US set to ease some provisions of school
law
By SAM DILLON, New York Times
Published: March 14, 2004
Education Secretary Rod Paige says the Bush administration
is working to soften the impact of important provisions of
its centerpiece school improvement law that local educators
and state lawmakers have attacked as arbitrary and unfair.
Tomorrow, the Education Department will announce policies
relaxing a requirement that says teachers must have a degree
or otherwise certify themselves in every subject they teach,
Dr. Paige said in an interview on Friday. Officials are also
preparing to offer new flexibility on regulations governing
required participation rates on standardized tests, he said.
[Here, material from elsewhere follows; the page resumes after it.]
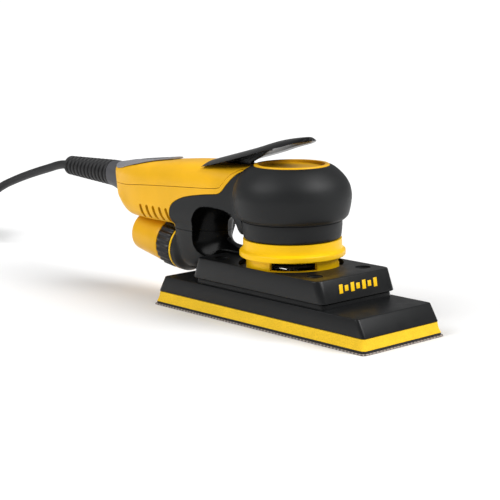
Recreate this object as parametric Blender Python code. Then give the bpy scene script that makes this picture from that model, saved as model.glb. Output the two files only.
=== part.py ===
"""Mains-powered orbital finishing sander with a long rectangular pad.

Frame: origin at the centre of the sanding face, +X towards the front end,
+Z up.  The driving dimensions and every place below are in millimetres, and
new_object() turns them into metres.
"""
import math

import bpy
import bmesh
from mathutils import Vector

MM = 0.001
GAP = 0.3                       # running and assembly gap between neighbours
ROUND = 20                      # facets on a full turn of a large part
ROUND_SMALL = 12                # facets on screws, pins and bosses

# pad stack
PAD_HALF = (99.0, 35.0)         # half length and half width of the foam
SHEET_HALF = (100.0, 36.0)
SHEET_TOP = 1.0
HOOK_TOP = 2.2
FOAM_TOP = 9.1
PLATE_TOP = 20.3
PLINTH_TOP = 23.4
BLOCK_TOP = 37.7
BLOCK_WALL = 2.6
BLOCK_RING_HOLE = (34.0, 31.6)  # radius, and half width between its two flat sides

# drive
SPINDLE_X = 1.5                 # the pad hangs this far off the spindle axis
SHAFT_R = 3.9
PIN_R = 3.7
BEARING_R = 11.0
BEARING_BORE = 4.2
LEG_OFFSET = (44.0, 21.0)
LEG_R = 4.5
ORBIT = 3.0                     # travel of the pad across its orbit

# lever
LEVER_PIVOT = (-57.0, 94.5)
LEVER_PIN_R = 1.5

BUTTONS = (("power_button", -164.0, 4.0), ("minus_button", -148.0, 5.4),
           ("plus_button", -133.0, 5.4))
BUTTON_TRAVEL = 0.4

# dust outlet
OUTLET_AT = (-104.5, 0.0, 35.2)
OUTLET_TILT = math.radians(7.0)

# mains lead
CORD_D = 6.5
CORD_LAY = CORD_D / 2
COIL_CENTRE = (-444.0, -20.0)
COIL_RADII = (48.0, 41.5, 35.0, 28.5)
COIL_LAYERS = 4
PLUG_OFFSET = (1.0, -16.5)      # middle of the plug from the middle of the coil

BLACK = (0.022, 0.023, 0.025)
YELLOW = (0.80, 0.42, 0.035)
RING_YELLOW = (0.90, 0.52, 0.04)
GREY = (0.12, 0.12, 0.14)
STEEL = (0.55, 0.56, 0.58)
ALUMINIUM = (0.70, 0.71, 0.73)
COPPER = (0.72, 0.33, 0.15)


# ---------------------------------------------------------------- helpers

def clear_scene():
    for item in list(bpy.data.objects):
        bpy.data.objects.remove(item, do_unlink=True)


def material(name, colour, roughness, metallic=0.0):
    mat = bpy.data.materials.new(name)
    mat.use_nodes = True
    shader = mat.node_tree.nodes["Principled BSDF"]
    shader.inputs["Base Color"].default_value = (*colour, 1.0)
    shader.inputs["Roughness"].default_value = roughness
    shader.inputs["Metallic"].default_value = metallic
    return mat


def new_object(name, bm):
    """An object in metres from a bmesh built in millimetres."""
    bmesh.ops.recalc_face_normals(bm, faces=bm.faces)
    bmesh.ops.scale(bm, vec=(MM, MM, MM), verts=bm.verts)
    mesh = bpy.data.meshes.new(name)
    bm.to_mesh(mesh)
    bm.free()
    item = bpy.data.objects.new(name, mesh)
    bpy.context.scene.collection.objects.link(item)
    return item


def finish(item, name, colour, roughness, metallic=0.0):
    """Name a finished piece, shade it and give it its own material."""
    item.name = name
    item.data.name = name
    item.data.materials.clear()
    item.data.materials.append(material(name, colour, roughness, metallic))
    item.data.shade_smooth()
    item.data.set_sharp_from_angle(angle=math.radians(32))
    return item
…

Those changes would follow the recent relaxation of regulations
governing the testing of special education students and those
who speak limited English. They appear devised to defuse an
outcry against the law, known as No Child Left Behind, in
thousands of local districts, especially in Western states
where powerful Republican lawmakers have called the law unworkable
for tiny rural schools.
Legislatures in Utah, Virginia and a dozen other states,
many controlled by Republicans, are up in arms about what
they see as the law's intrusion on states' rights. They have
approved resolutions in recent weeks protesting or challenging
the law.
"Education is a state responsibility, so we have to
fit the law to what the states are doing," Dr. Paige
said in the interview. "I've heard the president say
any number of times that we want to respect the states. The
law must not be unreasonable."
Dr. Paige said the administration would fiercely resist any
effort to amend the law itself. But he said his aides, working
closely with White House officials, had been seeking to "wring
every ounce of flexibility out of the existing language"
to make it workable for local educators.
The law, which President Bush signed in 2002, seeks to raise
nationwide achievement by penalizing schools where scores
on standardized tests do not improve rapidly enough.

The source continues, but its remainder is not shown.